── SUPPLIED RECORDS ──

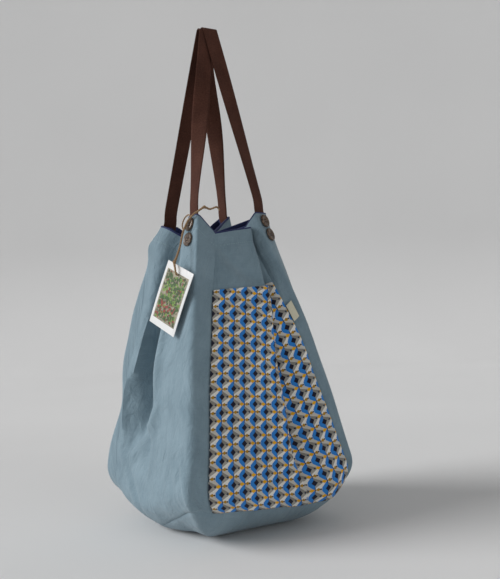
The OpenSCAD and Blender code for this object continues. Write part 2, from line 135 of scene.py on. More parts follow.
def quads(rows: int, cols: int, start: int = 0, wrap: bool = False, flip: bool = False) -> Array:
    """Quads of a grid of points.

    Args:
        rows: number of rows.
        cols: number of points in a row.
        start: index of the grid's first point.
        wrap: whether the last column joins the first.
        flip: whether the faces turn over.

    Returns:
        Array of four indices a face.
    """
    i = np.arange(rows - 1)[:, None] * cols
    j = np.arange(cols if wrap else cols - 1)[None]
    k = (j + 1) % cols
    q = np.stack([i + j, i + k, i + cols + k, i + cols + j], -1).reshape(-1, 4) + start
    return q[:, ::-1] if flip else q


def build(name: str, verts: Array, faces: list, uv: Array | None = None, sharp: float = 50.0) -> Piece:
    """Puts a worked-out surface into a new object.

    Args:
        name: the piece's name.
        verts: its points in millimetres.
        faces: arrays of indices, each with its own number of corners.
        uv: a place on the cloth for each point, in metres.
        sharp: angle between faces, in degrees, from which an edge is sharp.

    Returns:
        The object, at the origin.
    """
    mesh = bpy.data.meshes.new(name)
    polys = [f for group in faces for f in np.asarray(group).tolist()]
    mesh.from_pydata((np.asarray(verts, float).reshape(-1, 3) * MM).tolist(), [], polys)
    if uv is not None:
        corner = np.empty(len(mesh.loops), np.int32)
        mesh.loops.foreach_get("vertex_index", corner)
        layer = mesh.uv_layers.new(name=UV_NAME)
        layer.data.foreach_set("uv", uv.reshape(-1, 2)[corner].astype(np.float32).ravel())
    mesh.polygons.foreach_set("use_smooth", np.ones(len(mesh.polygons), bool))
    mesh.set_sharp_from_angle(angle=math.radians(sharp))
    mesh.update()
    obj = bpy.data.objects.new(name, mesh)
    bpy.context.scene.collection.objects.link(obj)
    return obj


def sheet(name: str, outer: Array, inner: Array, uv: Array) -> Piece:
    """Closed sheet of cloth between two grids that face each other."""
    rows, cols = outer.shape[:2]
    half = rows * cols
    index = np.arange(half).reshape(rows, cols)
    edge = np.concatenate([index[0], index[1:, -1], index[-1, -2::-1], index[-2::-1, 0]])
    rim = np.stack([edge[1:], edge[:-1], edge[:-1] + half, edge[1:] + half], -1)
    faces = [quads(rows, cols), quads(rows, cols, half, flip=True), rim]
    verts = np.concatenate([outer.reshape(-1, 3), inner.reshape(-1, 3)])
    return build(name, verts, faces, np.concatenate([uv.reshape(-1, 2)] * 2))


def bar(name: str, rings: Array, uv: Array | None = None, closed: bool = False, sharp: float = 50.0) -> Piece:
    """Bar through rings of points, each counterclockwise about the way ahead.

    Args:
        name: the piece's name.
        rings: points of rings by points by 3.
        uv: a place on the cloth for each point, in metres.
        closed: whether the last ring joins the first, or both ends are capped.
        sharp: as for build.

    Returns:
        The bar.
    """
    count, around = rings.shape[:2]
    if closed:
        faces = [quads(count + 1, around, wrap=True) % (count * around)]
    else:
        cap = np.arange(around)
        faces = [quads(count, around, wrap=True), [cap[::-1]], [cap + (count - 1) * around]]
    return build(name, rings, faces, uv, sharp)


# The bag's form


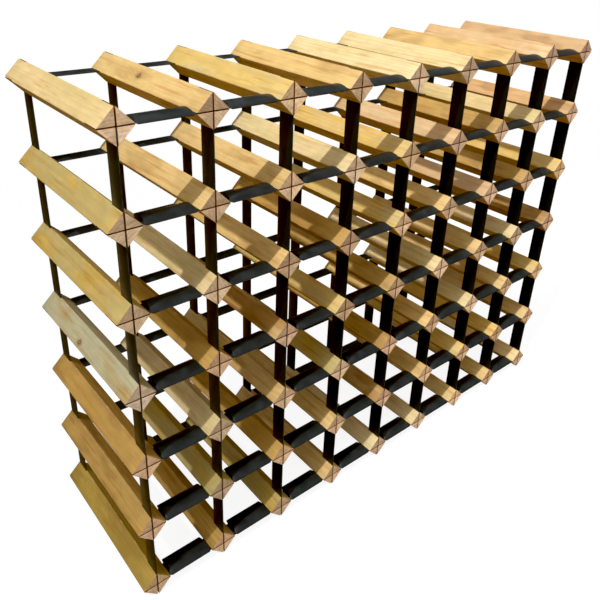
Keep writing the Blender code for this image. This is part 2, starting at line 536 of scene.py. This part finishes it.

───

▶ _THE REQUEST_:
Print exactly the lines from the beginning of the entries through the line with "a new object.". Output nothing more.

▶ _EXERCISE ANSWER_:
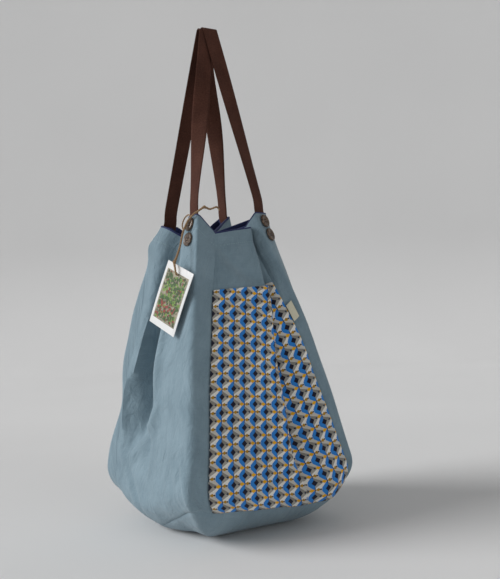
The OpenSCAD and Blender code for this object continues. Write part 2, from line 135 of scene.py on. More parts follow.
def quads(rows: int, cols: int, start: int = 0, wrap: bool = False, flip: bool = False) -> Array:
    """Quads of a grid of points.

    Args:
        rows: number of rows.
        cols: number of points in a row.
        start: index of the grid's first point.
        wrap: whether the last column joins the first.
        flip: whether the faces turn over.

    Returns:
        Array of four indices a face.
    """
    i = np.arange(rows - 1)[:, None] * cols
    j = np.arange(cols if wrap else cols - 1)[None]
    k = (j + 1) % cols
    q = np.stack([i + j, i + k, i + cols + k, i + cols + j], -1).reshape(-1, 4) + start
    return q[:, ::-1] if flip else q


def build(name: str, verts: Array, faces: list, uv: Array | None = None, sharp: float = 50.0) -> Piece:
    """Puts a worked-out surface into a new object.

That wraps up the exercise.